When we first met, I was young and I thought our families were very different. I was from the south and posh (posh enough that we weren't allowed to use the word "posh" because it was common 🤦♀️). He was from (a very poor part of) the North East and lower middle.
However, with years of hindsight, our family dynamics were actually much more similar than it seemed on the surface. And one area they were very similar was that mum owns and runs the domestic sphere, at most Dad helps out.
As soon as we moved in together, when I was still young enough to find playing house fun, this played out in our relationship/marriage. Ten years and three kids in, my resentment levels have finally reached toxic: I don't think I can carry on doing 90% of the laundry, shopping and cooking, 50% of the cleaning and close to 100% of the family mental load just because I have a fanny. You won't be surprised to hear that I also do probably 70-80% of the child rearing because obviously I have the boobs too.

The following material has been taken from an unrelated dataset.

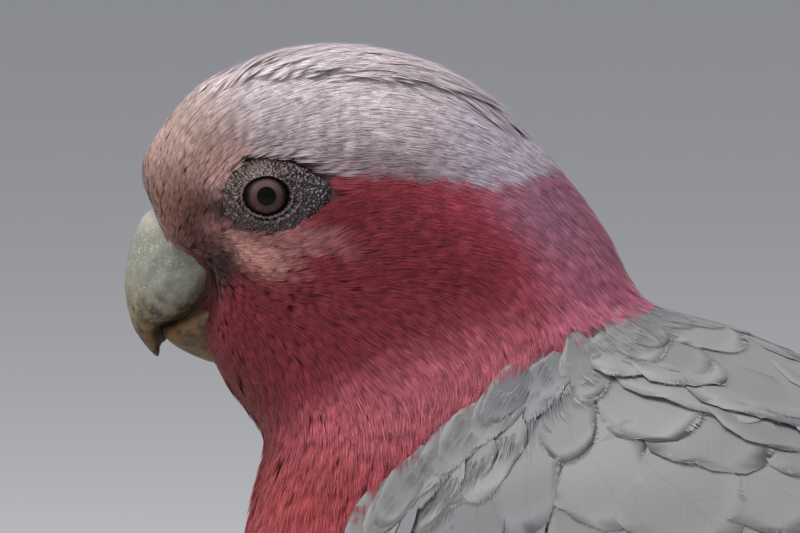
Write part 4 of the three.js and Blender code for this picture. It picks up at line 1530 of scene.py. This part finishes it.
def bead_relief(x, z):
    """Height of the beads, 0 to 1, over a grid of angles and rows."""
    relief = np.zeros_like(x)
    for row in range(BEAD_ROWS):
        out = (row + 0.9) / (BEAD_ROWS + 0.6)
        beads = int(BEADS_INSIDE + (BEADS_OUTSIDE - BEADS_INSIDE) * out)
        for bead in range(beads):
            at = (bead + rng.uniform(-0.4, 0.4)) / beads
            i = int(at * RING_ANGLES) % RING_ANGLES
            j = int(np.clip(out + rng.uniform(-0.03, 0.03), 0, 1) * (RING_ROWS - 1))
            reach = rng.uniform(0.2, 0.36)
            gap = np.hypot(x - x[i, j], z - z[i, j])
            relief = np.maximum(relief, (1 - np.clip(gap / reach, 0, 1) ** 2) * rng.uniform(0.3, 1.0))
    return relief


def add_eye_ring(side, name, paint):
    angle = np.linspace(0, 2 * np.pi, RING_ANGLES, endpoint=False)
    t = np.linspace(0, 1, RING_ROWS)[None, :]
    edge_x, edge_z = [RING_UNDER_COAT * e for e in ring_edge(angle)]
    inner_x, inner_z = OPENING[0] * np.cos(angle), OPENING[1] * np.sin(angle)
    inner_y = EYE_CENTRE[1] + np.sqrt(EYE_RADIUS ** 2 - inner_x ** 2 - inner_z ** 2) - 0.25
    outer_y = np.array([
        abs(skin_tree.ray_cast(Vector((x, side * 60, z + EYE_CENTRE[2])), Vector((0, -side, 0)))[0].y)
        for x, z in zip(edge_x, edge_z)])
    for _ in range(6):
        outer_y = (np.roll(outer_y, 1) + outer_y + np.roll(outer_y, -1)) / 3
    x = inner_x[:, None] * (1 - t) + edge_x[:, None] * t
    z = inner_z[:, None] * (1 - t) + edge_z[:, None] * t
    y = inner_y[:, None] * (1 - t) + (outer_y[:, None] - 0.1) * t
    relief = bead_relief(x, z)
    lid_rim = 0.6 * np.exp(-((t - 0.1) / 0.05) ** 2) + 0.35 * np.exp(-((t - 0.3) / 0.07) ** 2)
    swell = 0.7 * np.sin(np.pi * t) ** 0.8
    folds = 0.14 * np.sin(angle[:, None] * 13 + 14 * t) * np.sin(np.pi * t)
    fade = smoothstep(t, 0.0, 0.05) * (1 - smoothstep(t, 0.85, 1.0))
    front = y + (relief * 0.34 + lid_rim + folds) * fade + swell
    over_ball = EYE_CENTRE[1] + np.sqrt(np.maximum((EYE_RADIUS + 0.35) ** 2 - x ** 2 - z ** 2, 0))
    front = np.where(t > 0.06, np.maximum(front, over_ball + relief * 0.3), front)
    back_rows = slice(None, None, RING_ROWS // 4)
    back = np.stack([x, y - 1.2, z], 2)[:, ::-1][:, back_rows]
    loops = np.concatenate([np.stack([x, front, z], 2), back], axis=1) * (1, side, 1) + (0, 0, EYE_CENTRE[2])
    height = np.concatenate([relief + 0.9 * lid_rim, np.zeros(back.shape[:2])], axis=1)
    count = loops.shape[1]
    shape = bmesh.new()
    ridge = shape.verts.layers.float.new("ridge")
    bmesh.ops.create_grid(shape, x_segments=RING_ANGLES, y_segments=count, size=1.0)
    for vert in shape.verts:
        i = round((vert.co.x + 1) / 2 * RING_ANGLES) % RING_ANGLES
        j = round((vert.co.y + 1) / 2 * count) % count
        vert.co = loops[i, j]
        vert[ridge] = height[i, j]
    bmesh.ops.remove_doubles(shape, verts=shape.verts, dist=1e-5)
    bmesh.ops.recalc_face_normals(shape, faces=shape.faces)
    show(finished(shape, name + "_ring"), paint, [name])


# %% Bare skin, and a ring for each eye
def bare_skin_material():
    made, tree, surface = material("bare_skin", 0.34, 0.5)
    place = attribute(tree, "root")
    x, _, z = parts(place)
    backward = (x - z * 0.4).ramp(-4.0, 7.0)
    deep = mix(backward, srgb(32, 15, 13), srgb(28, 13, 19))
    crest = mix(backward, srgb(94, 74, 68), srgb(80, 64, 76))
    crest = mix(noise(place, 2.6, 2.0).ramp(0.55, 0.7), crest, srgb(134, 118, 120))
    relief = attribute(tree, "ridge", "Fac") * 0.9 + noise(place, 0.5, 3.0) * 0.3
    feed(surface, "Base Color", mix(relief.ramp(0.3, 1.0), deep, crest))
    grain = node(tree, "TexVoronoi", None, {"Vector": place, "Scale": 3.0}, output="Distance")
    emboss(surface, grain, 0.5, 0.0002)
    return made


bare_skin = bare_skin_material()
add_eye_ring(-1, "eyelid_left", bare_skin)
add_eye_ring(1, "eyelid_right", bare_skin)

# %% [markdown]
# ## The skin in its place
# Every feather has been laid, so the skin can go to its place on the model too. It has the same markings as
# the feathers on it, made darker as painted shade, so a gap between feathers shows the colour that belongs
# there in shade. Its back is grey, and close to the eye's ring it is as dark as the ring: partly the dark of
# the bare skin, partly painted shadow under the feathers that hang over the ring.

# %% Show the skin
store(skin_mesh, "back", grey_part(skin_places, skin_on_wing).astype(float))
store(skin_mesh, "eye_ring", np.where(on_a_side(skin_places), eye_ring_distance(skin_places), 9.0))
show(skin, under_skin, FLESH)
print("coat:", coat_triangles, "triangles")

# %% Sizes, to compare with the solids
visual_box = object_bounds()
for title, corners in (("solids", cad_box), ("pieces", visual_box)):
    print(title, [[round(c, 4) for c in corner] for corner in corners])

DH would argue that he does some chores - more than his dad ever did certainly - and helps me when I ask for it. But this is also enraging. There are whole aspects of domestic work my super intelligent DH still has no idea how to do: when I was being wheeled to the ambulance bleeding heavily at 34 weeks pregnant with my now toddler, he said "Do I have to clean the toilet now?" to which I replied dripping with scorn "Would you like me to just jump down from this trolley and scrub it for you?". Most enraging of all is that whenever he does chores, especially if he does them unprompted, instead of being pleased I feel like a failure.
I want these learned gender stereotypes to just fuck off. Failing that, I want to find a way to either accept the "female" work without the toxic resentment or redistribute it more evenly without feeling like I've failed as a wife and mother. How have others squared this circle? Practically but more so emotionally. Is it possible to recover and be a happy couple again?